Ada puluhan pertanyaan yang bisa melahirkan diskusi demi kebaikan dunia jurnalisme. Tentu bukan pertanyaan semacam: apakah wartawan boleh diundang menyertai perjalanan seorang pejabat publik? Tentu saja sangat boleh. Pertanyaan yang lebih relevan: apakah seorang wartawan boleh terus-menerus berkali-kali, selama bertahun-tahun, menyertai seorang pejabat publik kemana-mana?
Wajarlah, untuk perjalanan wartawan yang mendapat undangan dari pejabat publik, pasti akan ada budget. Dan kalau budgetnya resmi, sesuai Standar Biaya Umum (SBU) Peraturan Menteri Keuangan, tentu tidak ada masalah. Setiap tahun budget ini dimutakhirkan dan publik bisa mengakses standar itu. Baik mengenai standar pesawat, hotel, transpor lokal, keperluan harian, dan sebagainya.
Dalam praktiknya, bisa muncul pertanyaan: apakah perlu dibedakan antara wartawan yunior dengan pemimpin redaksi? Atau antara wartawan dari media yang banyak khalayaknya dengan media biasa saja? Itu juga bukan pertanyaan yang hakiki. Yang prinsipil justru pertanyaan: apakah penggunaan dana publik ini dicatat secara semestinya sebagai biaya yang dikeluarkan oleh kementerian atau pejabat publik? Artinya, karena menggunakan dana publik, maka setiap saat bisa diminta untuk dilihat oleh publik.

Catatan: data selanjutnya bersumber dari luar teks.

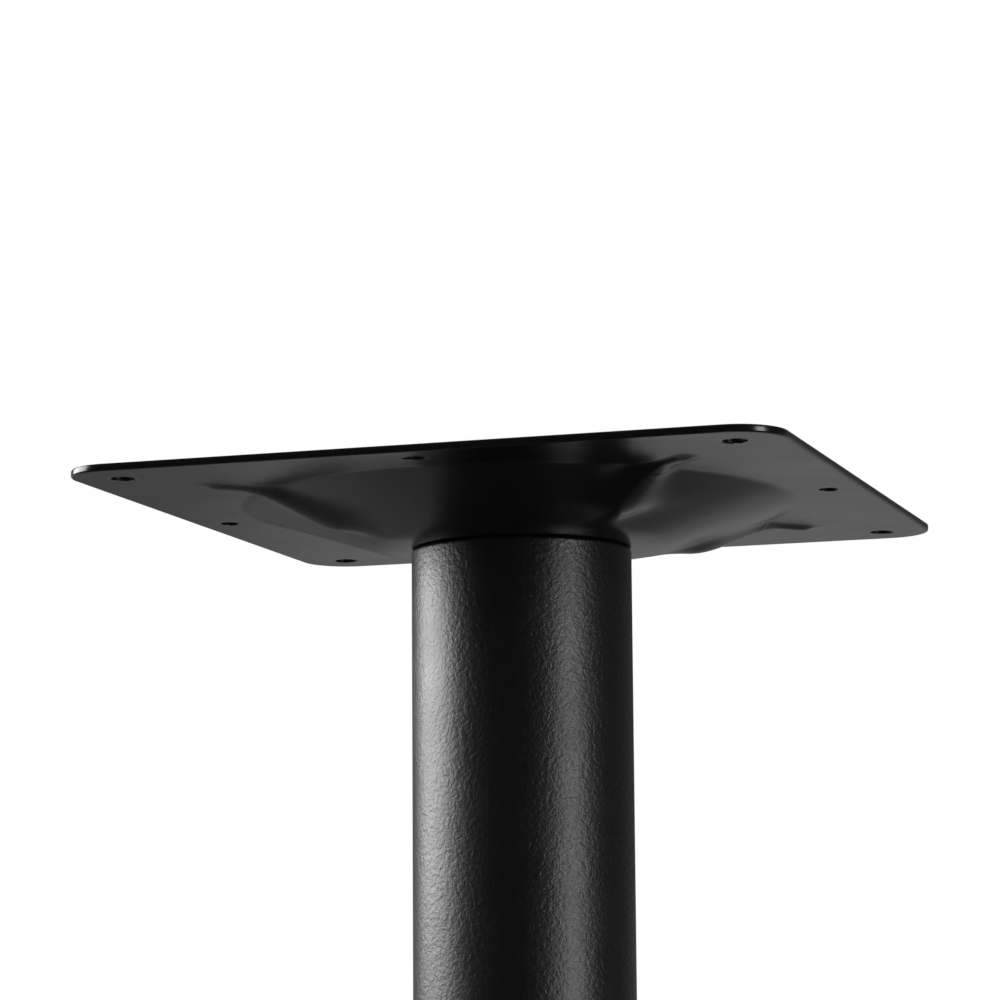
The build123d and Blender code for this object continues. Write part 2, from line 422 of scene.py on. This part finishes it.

Ini membuka horison baru. Banyak skripsi, tesis, disertasi, riset, bisa lahir dari kumpulan data ini. Misalnya menganalisis, sekiranya ada korelasi antara undangan pada wartawan, biaya iklan atau pariwara, dengan tingkat popularitas seorang pejabat publik.
Ini berarti, mulai sekarang setiap kementerian, pemda, atau institusi publik, sebaiknya siap-siap menjelaskan kepada publik jika ada yang meminta dan menganalisis data tersebut. Kalau semuanya sah dan tertib, tentu tak perlu ada yang gelisah.
WARTAWAN & KONSULTAN
Waktu berlalu kencang sampai ke Era Posmodernis bahkan Postruth dan seterusnya. Tapi posisi wartawan masih berada pada kedudukan "luhur" , setidaknya relatif ditinggikan dari profesi lain. Wartawan diharapkan independen, senantiasa membawa suara publik. Berbeda dengan konsultan, yang bekerja untuk seseorang atau institusi secara profesional.
Bukan berarti seluruh wartawan akan langsung berbeda pendiriannya ketika selalu atau berkali-kali diajak berjalan bersama menteri. Dalam daftar yang beredar itu, amat banyak wartawan yang sangat saya HORMATI karya-karyanya, dan saya anggap TIDAK AKAN terganggu kredibilitasnya dengan pengungkapan data publik apapun.
Di sisi lain, pada suatu titik nanti, baik wartawan maupun konsultan, harus teliti sekiranya ada anggaran dianggap melebihi standar kementerian keuangan. Itu betul-betul harus direkonfirmasi bukan dari dana publik. Atau katakanlah, asalnya dana pribadi.
Pada beberapa konsultan, perjanjian atau pakta integritas ini merupakan pasal yang dicantumkan secara khusus. Tidak boleh dari dana publik atau gratifikasi! Itu pun masih tak ada jaminan. Misalnya ketika belakangan timbul kasus bahwa seorang pejabat publik ternyata menggunakan gratifikasi dari rekanan proyek untuk membiayai survei dan lain-lain. Setidaknya akan ditanya-tanyalah seperti beberapa lembaga survei/konsultan selama ini.
Tak lama lagi, seperti di beberapa negara maju, publik mengharapkan para pejabat publik menyediakan data yang mudah diakses mengenai berapa dana publik yang digunakan untuk perjalanan dengan wartawan, kehumasan, bahkan konsultan.
Namun di antara semua profesi itu, sekalipun angka-angka perjalanannya jelas dan boleh pula pergi berkali-kali selama bertahun-tahun, rasanya wartawan punya posisi lebih khusus di hati publik. Mereka diharapkan tetap paling independen, senantiasa objektif, dan tekun mempertanyakan kewajaran penggunaan dana publik. Justru demi marwah wartawan itu sendiri di tengah persimpangan arus zaman.